Tuesday, November 10, 2015

World's Smallest Tintype - 8x11mm Wet Plate Collodion With Minox Camera

  Does bigger necessarily mean better?  What about all the good things coming in small packages?

  Faced with these questions I set out to have some fun and create world's smallest tintype today.  I have quite a few Minox sub-miniature cameras and so I decided to dedicate one of them to wet plate collodion (after silver nitrate is put through this or even 35mm camera it eats away at the metal surfaces and so working with film after that will be quite impossible).  These little marvels of engineering are astounding and I chose the first commercial variation - model A III from 1950s.  Along with a fast enough f3.5 15mm lens (which is darn sharp I must add) it has a flash X-sync and so I was able to connect it to a Photogenic 1500 monolight.   My dear friend Justin Edelman was available to be my model.
  For the support I happened to have some traditional japanned iron sheets done in classic 19th century way.  The best thing about that material is that it's extremely thin and I was able to slide it into the very narrow slot where would normally go.  The downfall of that support is that because it is hand-made it has all sorts of slight imperfections, bumps and so on - thus the final image is not as perfect as I would have liked it to be.  Nonetheless I think it was acceptably clean and so here are the very first and second plates.  Images are 8x11mm and I truly believe that they are world's smallest tintypes. 

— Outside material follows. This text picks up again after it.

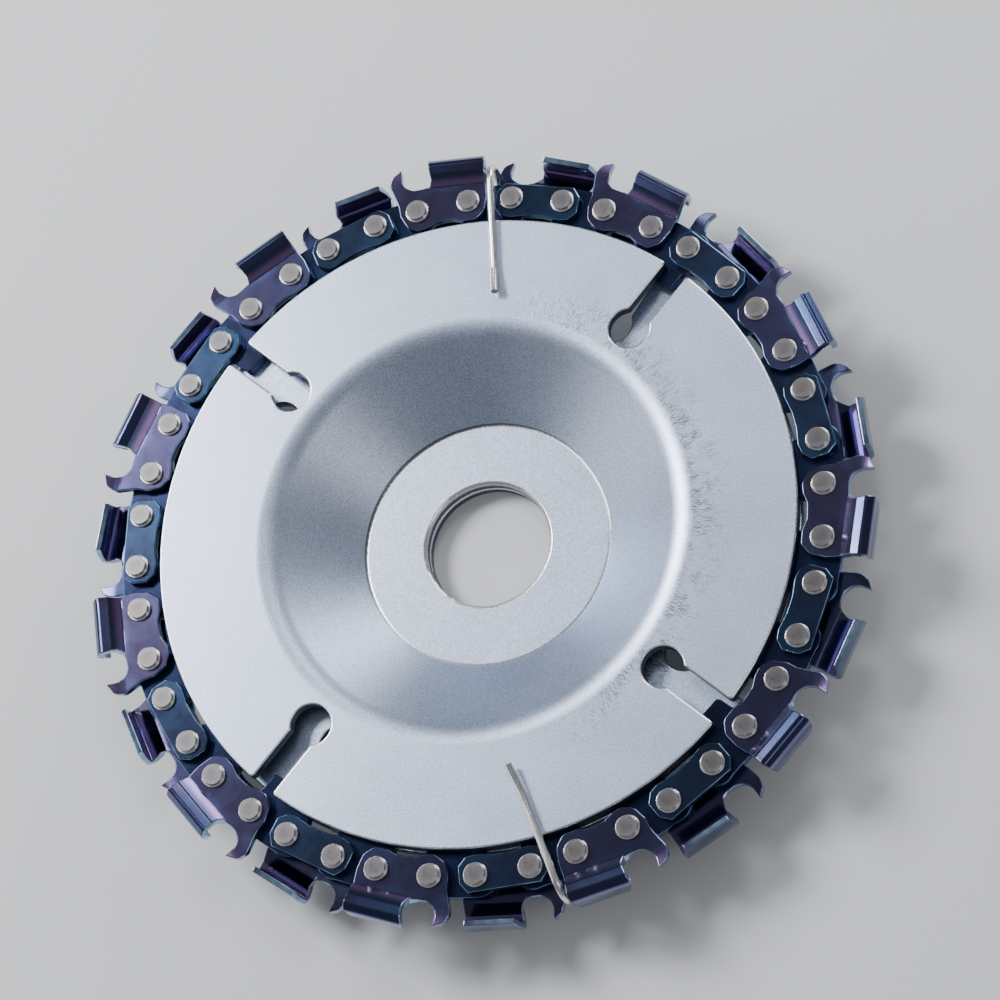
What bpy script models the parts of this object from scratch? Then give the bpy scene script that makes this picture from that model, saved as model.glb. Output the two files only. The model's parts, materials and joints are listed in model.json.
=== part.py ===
"""Carving disc for an angle grinder: a toothed saw chain gripped between two dished plates.

The spindle axis is Z, and the dished side, which takes the clamping nut, looks up. The origin lies on
the axis, in the plane of the rear hub face that seats on the grinder's flange. A chain link is drawn
in its own frame: x runs clockwise along the chain, y runs outwards, z=0 is the chain's mid-plane,
and the origin is half way between its two rivets. Its leading end, where the depth gauge of a
cutter stands, is at -x.
"""

from math import asin, cos, degrees, pi, radians, sin, sqrt

import bmesh
import bpy
from mathutils import Matrix, Vector
from mathutils.geometry import tessellate_polygon

MM = 0.001  # lengths below are in millimetres, and to_object() turns them into metres

# Chain
LINKS = 22  # outer links, and as many drive links between them
STEP = 2 * pi / LINKS
FIRST_LINK = radians(90.59)  # where the middle of outer link 1 stands
OUTER_HALF = 3.435  # half the distance between an outer link's rivets
DRIVE_HALF = 2.915
ANCHOR = 5  # the drive link (counted from 0) that carries both halves of the chain
OPEN_LINK = 16  # the drive link whose clockwise rivet is left open
SPAN = sqrt(OUTER_HALF**2 + DRIVE_HALF**2 + 2 * OUTER_HALF * DRIVE_HALF * cos(STEP / 2))
RIVET_CIRCLE = SPAN / sin(STEP / 2)  # SPAN is half the chord across one outer and one drive link

# Heights through the chain, measured from its mid-plane
DRIVE_FACE = 0.635
LOOSE = 0.05  # running clearance
SIDE_INNER = DRIVE_FACE + LOOSE
SIDE_THICK = 1.05
SIDE_OUTER = SIDE_INNER + SIDE_THICK

# Rivets
RIVET_SIDES = 8
PIN_RADIUS = 1.15
HEAD_RADIUS = 1.54
HEAD_FACE_RADIUS = 1.36
HEAD_HEIGHT = 0.715
HOLE_RADIUS = (PIN_RADIUS + LOOSE) / cos(pi / RIVET_SIDES)

# Links
LOBE_RADIUS = 2.6
TANG_DEPTH = 5.5
TANG_HALF_WIDTH = 3.55
TANG_CORNER = 0.6
TOOTH_FALL = 0.87  # how much lower a tooth's trailing end is than its cutting end

# Plates
PLATE_SEGMENTS = 40
RIM_RADIUS = 41.35
PLATE_THICK = 1.5
RIM_CHAMFER = 0.2
BORE_RADIUS = 8.0
FRONT_DEPTH = 7.5  # from the rim's face to the hub's face
HUB_GAP = 0.1
BACK_DEPTH = FRONT_DEPTH - 2 * SIDE_INNER + HUB_GAP
CHAIN_PLANE = SIDE_INNER + BACK_DEPTH + PLATE_THICK  # its height above the rear hub face

# Keyholes
KEYHOLES = 4
KEYHOLE_CENTRE = 31.7
KEYHOLE_RADIUS = 2.6
SLOT_HALF_WIDTH = 1.7
SLOT_FLARE = 0.6
FRONT_KEYHOLE = radians(45)
BACK_KEYHOLE = FRONT_KEYHOLE + radians(6.5)

# Wire clips
WIRE_RADIUS = 0.5
CLIP_TOP = 49.35  # radius of the wire's centre line at the top of the bend
LEG_HEIGHT = SIDE_INNER + PLATE_THICK + LOOSE + WIRE_RADIUS
CLIP_OFFSET = -0.1  # along the chain, towards the tooth beside it
BEND_STEPS = 8

FALL_OF_DISH = (
    # radius, share of the depth reached
    (28.4, 0.0),
    (26.8, 0.032),
    (25.3, 0.127),
)
HUB_STEP_SHARE = 0.94
HUB_RADIUS = 16.15


def clear_scene():
    for obj in list(bpy.data.objects):
        bpy.data.objects.remove(obj, do_unlink=True)


def steel(name, colour, roughness):
    material = bpy.data.materials.new(name)
    material.use_nodes = True
    shader = material.node_tree.nodes["Principled BSDF"]
    shader.inputs["Base Color"].default_value = (*colour, 1.0)
    shader.inputs["Metallic"].default_value = 1.0
    shader.inputs["Roughness"].default_value = roughness
    return material


def front_plate_zinc():
    return steel("front_plate_zinc", (0.62, 0.64, 0.67), 0.42)


def back_plate_zinc():
    return steel("back_plate_zinc", (0.58, 0.60, 0.63), 0.45)


def cutter_steel():
    return steel("cutter_steel", (0.26, 0.22, 0.36), 0.3)


def tie_strap_steel():
    return steel("tie_strap_steel", (0.28, 0.33, 0.42), 0.35)


def drive_link_steel():
    return steel("drive_link_steel", (0.22, 0.21, 0.34), 0.35)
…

 World's smallest tintypes - take one and two, next to the
camera they were made with and a penny.

 Plate #2 resting comfortably on my silver-stained finger.

  Making a good pour on such a tiny plate was fun - the first one had a coating that was a bit too thin for my liking, so that's why I did a second take, with that one I was really happy. To apply developer I used a pipette.

  To dispel any possible doubts about authenticity here's a 2 second video that Justin shot with his phone, which you can see in the first plate, while I was making the exposure.


  I'm going to experiment with this a bit more - for example I was to make some negatives and enlarge them. This camera is extremely sharp and so combined with collodion emulsions I should be able to make very sharp enlargements. 


 Closeup of the second plate.


  I encourage all of you to have fun and push the limits of whatever artistic process you chose to work with in any direction possible!


November 11 2015 EDIT

  First off let me say that it was brought to my attention that historically there were indeed smaller images created using wet plate collodionThe Stanhopes were 2x2mm and were viewed through a special magnifying device.  They were however created in multitude in a special camera that exposed dozens of them onto a single larger plate, which was later cut down.  So I still think these plates stand as being the smallest poured without cutting.

  Now onto the actual update.  I wasted no time in taking my little experiment one step further and today I made a negative that I subsequently enlarged onto regular photographic paper.  Because Minox has a special curved pressure plate in it that squeezes the negative into the focal field I had to use a material that is bendable.  I thought about it for only a second before settling on the simplest solution - a cleared piece of regular B&W film.   I cut a few strips so they would fit, cleared them in fixer, coated with collodion, sensitized and made three exposures before coming up with a negative that I deemed worthy of printing.  I did have to use an intensification technique in order to make them dense enough to be printable and, as I am the only one using this method to my knowledge, I will omit the exact details of that particular step.  I will say that most people who make wet plate negatives use a re-development method with which most of them get rather satisfactory results, but, after observing a few people go through the steps involved, I found that method to be too laborious and sometimes unpredictable with a possibility of staining ruining what could have been good plates.  So I experimented a bit and came up with a sure-fire solution with which I have made quite a few negatives by now and which never failed me yet.  Enough about that though - here are some of the illustrations of steps I went through today.

 Cutting negatives into 9mm strips

 Cleared negative strips drying on the camera

Exposed, processed and dried negative

Final 5x7 print treated with strong selenium toner to make it a little more interesting

  I think the subject matter and treatment are reminiscent of View from the Window at Le Gras by Niepce and I really like it for that reason.  The sun was almost all the way down by the time I made this exposure (I did spend a good part of the day doing a few Becquerel daguerreotype tests, which really do call for a lot of light and thus had to be done first) and my exposure was 1/20th of second at f3.5.  For once I actually love the spontaneous chemical artifacts.  Usually I'm a fan of clean well-executed plates and don't buy into the whole 'hand made therefore imperfect' philosophy that seems to be prevalent among collodion workers and admirers of today.  This however was a purely fun experiment with no preconceived ideas of how it needs to come out, and so collodion doing it's own thing was perfectly acceptable in my mind.

  A fun little moment during this ordeal was the floating away of one of the strips off the dipping paddle during sensitizing into the bottom of my bath and me chasing it out of there with repeated flushing using silver nitrate.  I chased it for a good couple of minutes pouring the liquid in and out at least 5-6 timesI think my determination may have positively affected the outcome as that was the strip that decided to turn yield the best negative.